Don’t judge one tire by itself. Read the axle pair, then read the whole set. If both fronts show the same center wear, pressure is a strong suspect. If one rear tire is scalloped and the other looks normal, think balance, a weak shock, or looseness on that corner.

  • Check cold pressure before you start.
  • Turn the front wheels to expose the inner shoulders.
  • Compare the same rib on both tires across the axle.
  • Run your hand across the tread to catch feathering your eyes may miss.

Fresh rubber won’t fix a bad alignment, a weak damper, or a loose front-end part. It will just wear the same way again.

One more rule helps sort the clues fast. Wear that repeats on both tires on the same axle usually points to pressure or load. Wear that shows up on one corner alone more often points to alignment or hardware on that corner.

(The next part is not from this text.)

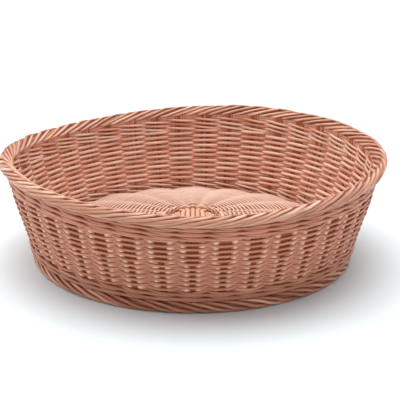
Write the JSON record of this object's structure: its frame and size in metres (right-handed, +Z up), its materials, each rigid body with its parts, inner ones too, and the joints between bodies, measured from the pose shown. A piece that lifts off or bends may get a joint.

Wear Pattern What It Looks Like Usual Cause
Center wear Middle ribs wear faster than both shoulders Too much air or pressure set above the placard
Both shoulders worn Edges wear while the center stays deeper Low pressure or heavy loading
One outer shoulder worn Outside edge is scrubbed smooth Alignment drift or worn suspension parts
One inner shoulder worn Inside edge thins fast and can hide at first Camber or toe issue, bent part, sagging suspension
Feathering Tread feels smooth one way and sharp the other Toe setting off, axle not tracking straight
Cupping Scalloped dips around the tread Weak shocks, balance issue, loose hardware
Flat spot One patch is far more worn than the rest Hard braking, lockup, long storage, dragging brake
Wear bars flush Raised bars sit level with the tread grooves Tire has reached its legal wear limit

What Each Pattern Tells You About The Car

Center wear is one of the easier reads. If the middle ribs are slicker than both shoulders, check pressure against the door-jamb sticker, not the max PSI molded into the sidewall. That sidewall number is the tire’s upper limit, not the day-to-day setting for your car.

Both shoulders worn at the same time often point to low pressure. When a tire runs soft, the edges carry more of the load and scrub away first. One-sided wear is where hidden trouble lives. A single inner shoulder can chew through a tire fast and stay out of sight.

Feathering Means The Tire Is Being Dragged Sideways

Feathering shows up when tread blocks are scuffed at an angle instead of wearing flat. The tire still rolls forward, yet it is also being nudged sideways a little with every turn of the wheel. The car may need tiny steering corrections on a straight road.

Touch Test For Feathering

Run your hand across the tread. If one direction feels smooth and the other feels jagged, that’s the clue. Mild feathering can sometimes be slowed with rotation. If the steering wheel sits off center or the car drifts, book an alignment first.

Cupping Points To Bounce, Not Just Bad Rubber

Cupping looks like shallow scoops carved around the tread. It often comes with road noise that grows with speed. This pattern usually points away from the tire itself and toward the hardware holding it to the road.

The Goodyear tire wear page notes that misalignment can cause rapid, uneven wear and that rotation may correct some patterns only after the fault is fixed. Rotation helps spread wear. It does not cure the part or setting that made the pattern.

  • Book service soon if one edge is nearly bald.
  • Act now if cords, bulges, or split rubber show anywhere.
  • Check alignment after a pothole hit, curb strike, or suspension repair.
  • Replace in axle pairs when severe wear has both tires close to done.
What You Found First Check Next Move
Center tread wearing fastest Set cold pressure to the door-jamb placard Monitor wear after a few weeks
Both shoulders wearing fastest Check for low pressure and heavy loading Correct pressure, then recheck across the tread
Inner edge worn on one tire Inspect alignment and suspension on that corner Repair the fault before fitting new tires
Outer shoulder worn on one tire Check alignment and compare with the axle mate Rotate only after the wear cause is fixed
Feathered tread blocks Check toe and steering wheel position Get an alignment
Cupped or scalloped tread Inspect shocks, balance, bushings, and bearings Fix hardware, then judge whether the tire is still worth keeping
Wear bars flush with tread Stop stretching the tire’s life Replace the tire

Reading Tire Wear Gets Easier When You Build A Routine

Pair tread reading with pressure checks once a month while the tires are cold. Add one extra check before a long trip or after a hard pothole strike. That rhythm catches slow air loss, fresh alignment drift, and early shoulder wear while the fix is still cheap.

Keep the routine simple so you’ll stick with it. Start at the same wheel every time. Use a flashlight for the inner edge. If you own a tread gauge, write the numbers down by tire position. Trends matter more than one lonely reading.

A Simple Monthly Check

  1. Set cold pressure from the driver-door placard.
  2. Scan each tire across the full tread width.
  3. Feel the tread in both directions for sharp edges.
  4. Measure depth at the inner, middle, and outer grooves.
  5. Compare left and right across each axle.

Do that, and tire wear stops being a mystery. You’ll know when the fix is air, when it’s rotation, when it’s alignment, and when the tire has given all it has.